__DATA FOR PROCESSING__.

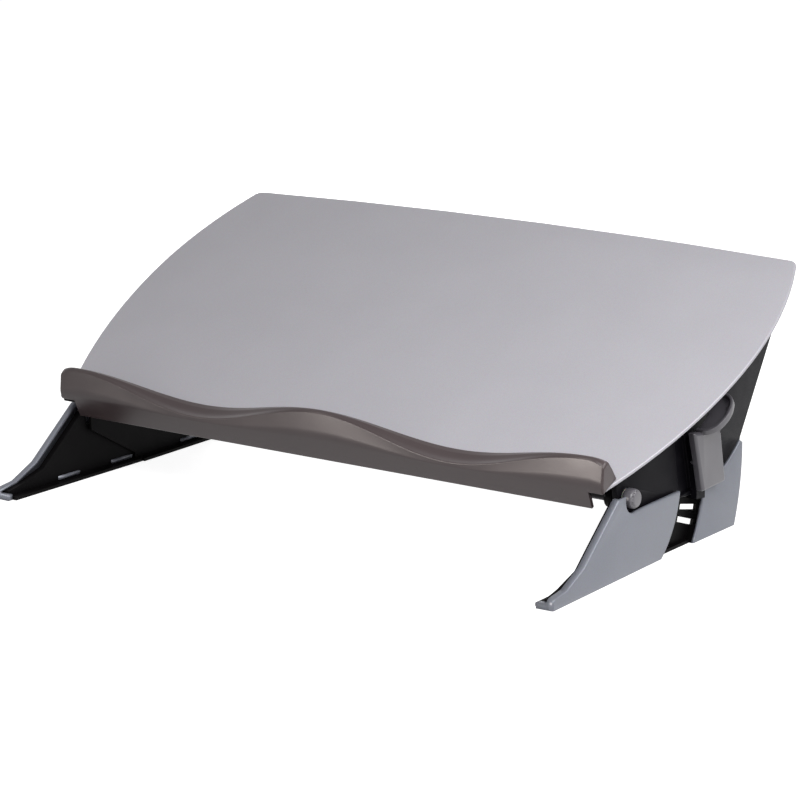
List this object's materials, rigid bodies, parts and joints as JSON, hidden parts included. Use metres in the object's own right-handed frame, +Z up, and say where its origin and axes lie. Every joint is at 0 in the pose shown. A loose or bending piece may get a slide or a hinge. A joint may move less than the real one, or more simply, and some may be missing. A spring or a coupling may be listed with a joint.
{
  "type": "writing slope",
  "caption": "Free-standing sloped document holder: grey platform with a waved front ledge that glides on rails over a tilting cradle held by sprung side levers between splayed feet.",
  "frame": {"origin": "on the desk below the middle of the part's bounding box", "axes": "+X to the user's right, +Y away from the user, +Z up"},
  "size_m": [0.5608, 0.3491, 0.1946],
  "materials": {
    "silver_cover": "fine-grained silver-grey plastic",
    "black_frame": "satin black plastic",
    "black_panel": "satin black plastic",
    "pad_rubber": "matt black rubber",
    "bright_steel": "turned steel",
    "spring_steel": "bent spring sheet",
    "zinc_sheet": "zinc-plated sheet steel",
    "black_sheet": "black powder-coated sheet steel",
    "white_nylon": "natural nylon",
    "platform_grey": "smooth satin grey plastic sheet",
    "ledge_charcoal": "satin-gloss dark warm grey moulding",
    "lever_grey": "satin grey plastic"
  },
  "bodies": {
    "base": {"right_foot_frame": "black_frame", "left_foot_frame": "black_frame", "right_front_cover": "silver_cover", "left_front_cover": "silver_cover", "right_rear_cover": "silver_cover", "left_rear_cover": "silver_cover", "right_foot_pads": "pad_rubber", "left_foot_pads": "pad_rubber", "right_pivot_cap": "bright_steel", "left_pivot_cap": "bright_steel", "pivot_shaft": "bright_steel"},
    "cradle": {"right_side_panel": "black_panel", "left_side_panel": "black_panel", "right_pivot_bush": "white_nylon", "left_pivot_bush": "white_nylon", "right_fixed_rail": "zinc_sheet", "left_fixed_rail": "zinc_sheet", "right_rail_stops": "black_frame", "left_rail_stops": "black_frame", "right_hinge_pin": "bright_steel", "left_hinge_pin": "bright_steel", "front_cross_bar": "black_sheet", "rear_cross_bar": "black_sheet"},
    "platform": {"writing_platform": "platform_grey", "front_ledge": "ledge_charcoal", "right_glide_rail": "zinc_sheet", "left_glide_rail": "zinc_sheet", "right_glide_blocks": "white_nylon", "left_glide_blocks": "white_nylon"},
    "right_lever_body": {"right_lever": "lever_grey", "right_catch": "black_panel", "right_lever_spring": "spring_steel"},
    "left_lever_body": {"left_lever": "lever_grey", "left_catch": "black_panel", "left_lever_spring": "spring_steel"}
  },
  "joints": [
    {"name": "tilt", "type": "hinge", "parent": "base", "child": "cradle", "pos_m": [0, -0.06282, 0.056], "axis": [1, 0, 0], "range_deg": [-11.8, 0]},
    {"name": "glide", "type": "slide", "parent": "cradle", "child": "platform", "axis": [0, -0.9048, -0.4258], "range_m": [0, 0.1]},
    {"name": "right_lever_squeeze", "type": "hinge", "parent": "cradle", "child": "right_lever_body", "pos_m": [0.249, 0.03818, 0.066], "axis": [0, -0.9659, -0.2588], "range_deg": [0, 7], "stiffness_Nm_per_rad": 0.6, "springref_deg": -11.46},
    {"name": "left_lever_squeeze", "type": "hinge", "parent": "cradle", "child": "left_lever_body", "pos_m": [-0.249, 0.03818, 0.066], "axis": [0, 0.9659, 0.2588], "range_deg": [0, 7], "stiffness_Nm_per_rad": 0.6, "springref_deg": -11.46}
  ]
}
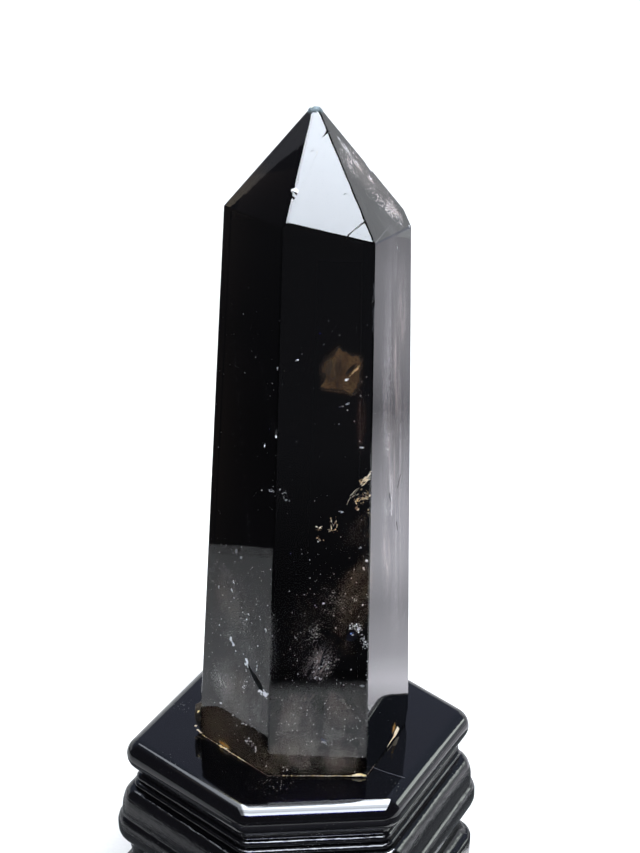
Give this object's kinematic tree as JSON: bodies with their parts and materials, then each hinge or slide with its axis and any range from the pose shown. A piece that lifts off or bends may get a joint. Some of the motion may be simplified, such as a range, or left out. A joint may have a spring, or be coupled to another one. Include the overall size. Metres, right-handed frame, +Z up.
{
  "type": "smoky quartz point on a wooden stand",
  "caption": "Tall six-sided polished smoky quartz point with a pyramid crown, resting upright on a black lacquered hexagonal wooden stand with stepped mouldings.",
  "frame": {"origin": "middle of the stand's underside, on the surface it stands on", "axes": "+Z up along the crystal, -Y towards the viewer of the picture, +X to that viewer's right"},
  "size_m": [0.0938, 0.0868, 0.2023],
  "materials": {
    "smoky_quartz": "polished, clear smoky brown to near black, with rusty clouds and small bright cracks inside",
    "black_lacquer": "gloss black lacquer over close-grained wood"
  },
  "bodies": {
    "root": {"crystal_point": "smoky_quartz", "stand_top_board": "black_lacquer", "stand_moulded_body": "black_lacquer"}
  },
  "joints": []
}
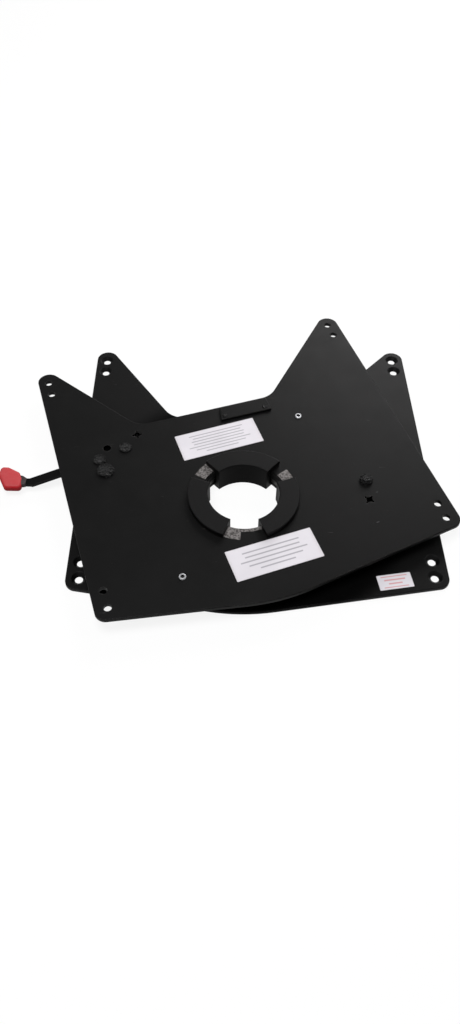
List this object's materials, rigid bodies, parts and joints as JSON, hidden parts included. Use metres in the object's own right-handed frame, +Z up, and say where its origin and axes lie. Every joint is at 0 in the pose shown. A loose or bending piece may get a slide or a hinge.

__TASK STATEMENT__.
Quote the data above in full, changing nothing.

__FULL ANSWER__.
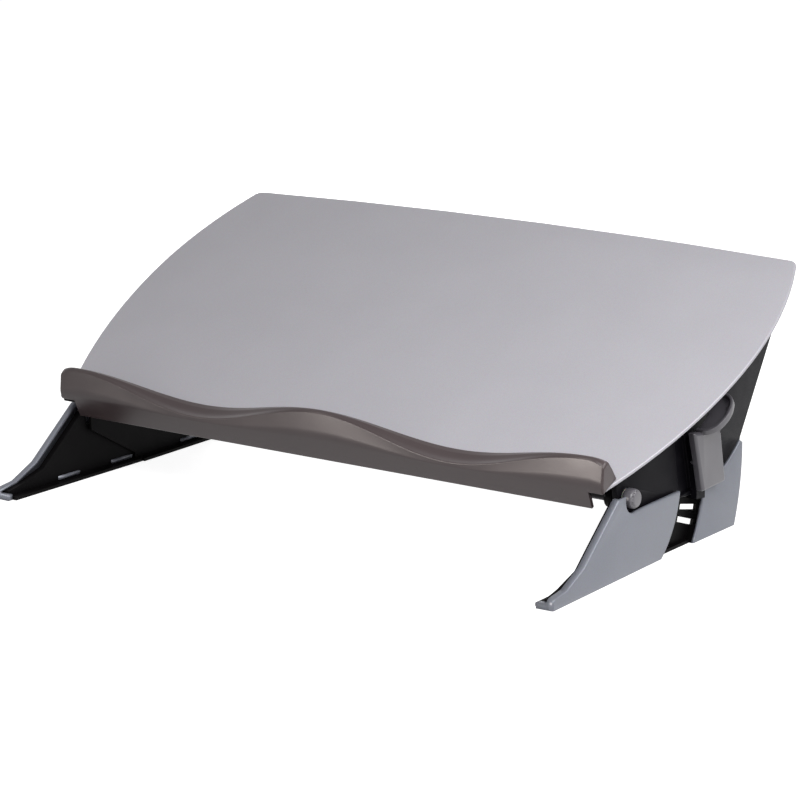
List this object's materials, rigid bodies, parts and joints as JSON, hidden parts included. Use metres in the object's own right-handed frame, +Z up, and say where its origin and axes lie. Every joint is at 0 in the pose shown. A loose or bending piece may get a slide or a hinge. A joint may move less than the real one, or more simply, and some may be missing. A spring or a coupling may be listed with a joint.
{
  "type": "writing slope",
  "caption": "Free-standing sloped document holder: grey platform with a waved front ledge that glides on rails over a tilting cradle held by sprung side levers between splayed feet.",
  "frame": {"origin": "on the desk below the middle of the part's bounding box", "axes": "+X to the user's right, +Y away from the user, +Z up"},
  "size_m": [0.5608, 0.3491, 0.1946],
  "materials": {
    "silver_cover": "fine-grained silver-grey plastic",
    "black_frame": "satin black plastic",
    "black_panel": "satin black plastic",
    "pad_rubber": "matt black rubber",
    "bright_steel": "turned steel",
    "spring_steel": "bent spring sheet",
    "zinc_sheet": "zinc-plated sheet steel",
    "black_sheet": "black powder-coated sheet steel",
    "white_nylon": "natural nylon",
    "platform_grey": "smooth satin grey plastic sheet",
    "ledge_charcoal": "satin-gloss dark warm grey moulding",
    "lever_grey": "satin grey plastic"
  },
  "bodies": {
    "base": {"right_foot_frame": "black_frame", "left_foot_frame": "black_frame", "right_front_cover": "silver_cover", "left_front_cover": "silver_cover", "right_rear_cover": "silver_cover", "left_rear_cover": "silver_cover", "right_foot_pads": "pad_rubber", "left_foot_pads": "pad_rubber", "right_pivot_cap": "bright_steel", "left_pivot_cap": "bright_steel", "pivot_shaft": "bright_steel"},
    "cradle": {"right_side_panel": "black_panel", "left_side_panel": "black_panel", "right_pivot_bush": "white_nylon", "left_pivot_bush": "white_nylon", "right_fixed_rail": "zinc_sheet", "left_fixed_rail": "zinc_sheet", "right_rail_stops": "black_frame", "left_rail_stops": "black_frame", "right_hinge_pin": "bright_steel", "left_hinge_pin": "bright_steel", "front_cross_bar": "black_sheet", "rear_cross_bar": "black_sheet"},
    "platform": {"writing_platform": "platform_grey", "front_ledge": "ledge_charcoal", "right_glide_rail": "zinc_sheet", "left_glide_rail": "zinc_sheet", "right_glide_blocks": "white_nylon", "left_glide_blocks": "white_nylon"},
    "right_lever_body": {"right_lever": "lever_grey", "right_catch": "black_panel", "right_lever_spring": "spring_steel"},
    "left_lever_body": {"left_lever": "lever_grey", "left_catch": "black_panel", "left_lever_spring": "spring_steel"}
  },
  "joints": [
    {"name": "tilt", "type": "hinge", "parent": "base", "child": "cradle", "pos_m": [0, -0.06282, 0.056], "axis": [1, 0, 0], "range_deg": [-11.8, 0]},
    {"name": "glide", "type": "slide", "parent": "cradle", "child": "platform", "axis": [0, -0.9048, -0.4258], "range_m": [0, 0.1]},
    {"name": "right_lever_squeeze", "type": "hinge", "parent": "cradle", "child": "right_lever_body", "pos_m": [0.249, 0.03818, 0.066], "axis": [0, -0.9659, -0.2588], "range_deg": [0, 7], "stiffness_Nm_per_rad": 0.6, "springref_deg": -11.46},
    {"name": "left_lever_squeeze", "type": "hinge", "parent": "cradle", "child": "left_lever_body", "pos_m": [-0.249, 0.03818, 0.066], "axis": [0, 0.9659, 0.2588], "range_deg": [0, 7], "stiffness_Nm_per_rad": 0.6, "springref_deg": -11.46}
  ]
}
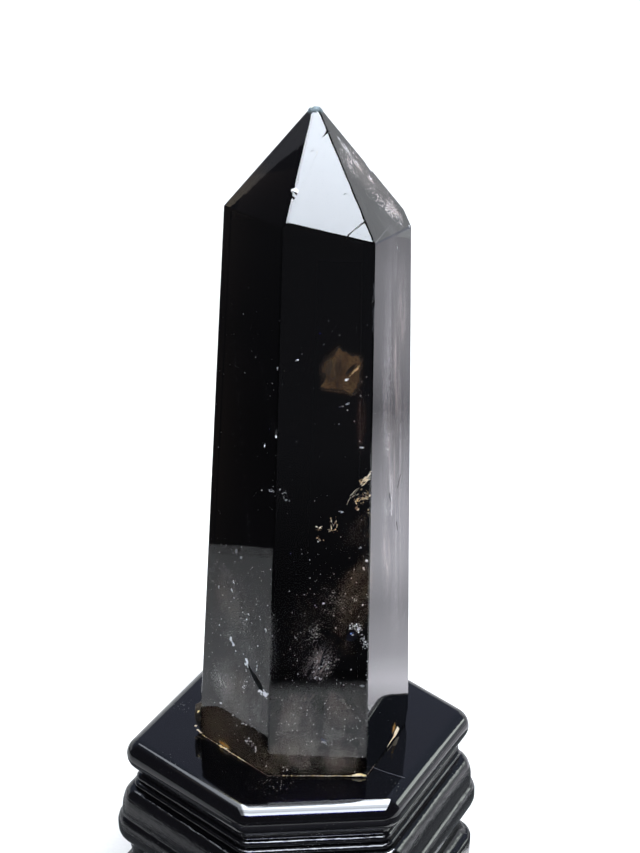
Give this object's kinematic tree as JSON: bodies with their parts and materials, then each hinge or slide with its axis and any range from the pose shown. A piece that lifts off or bends may get a joint. Some of the motion may be simplified, such as a range, or left out. A joint may have a spring, or be coupled to another one. Include the overall size. Metres, right-handed frame, +Z up.
{
  "type": "smoky quartz point on a wooden stand",
  "caption": "Tall six-sided polished smoky quartz point with a pyramid crown, resting upright on a black lacquered hexagonal wooden stand with stepped mouldings.",
  "frame": {"origin": "middle of the stand's underside, on the surface it stands on", "axes": "+Z up along the crystal, -Y towards the viewer of the picture, +X to that viewer's right"},
  "size_m": [0.0938, 0.0868, 0.2023],
  "materials": {
    "smoky_quartz": "polished, clear smoky brown to near black, with rusty clouds and small bright cracks inside",
    "black_lacquer": "gloss black lacquer over close-grained wood"
  },
  "bodies": {
    "root": {"crystal_point": "smoky_quartz", "stand_top_board": "black_lacquer", "stand_moulded_body": "black_lacquer"}
  },
  "joints": []
}
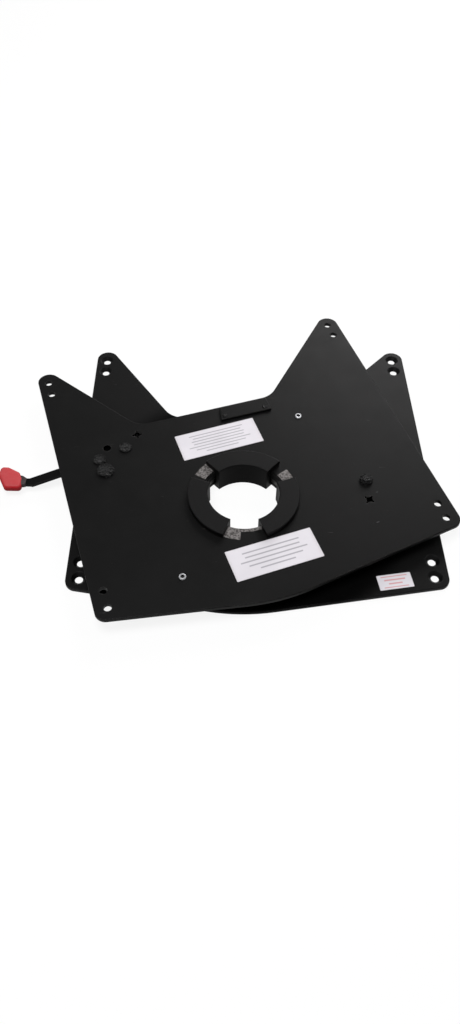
List this object's materials, rigid bodies, parts and joints as JSON, hidden parts included. Use metres in the object's own right-handed frame, +Z up, and say where its origin and axes lie. Every joint is at 0 in the pose shown. A loose or bending piece may get a slide or a hinge.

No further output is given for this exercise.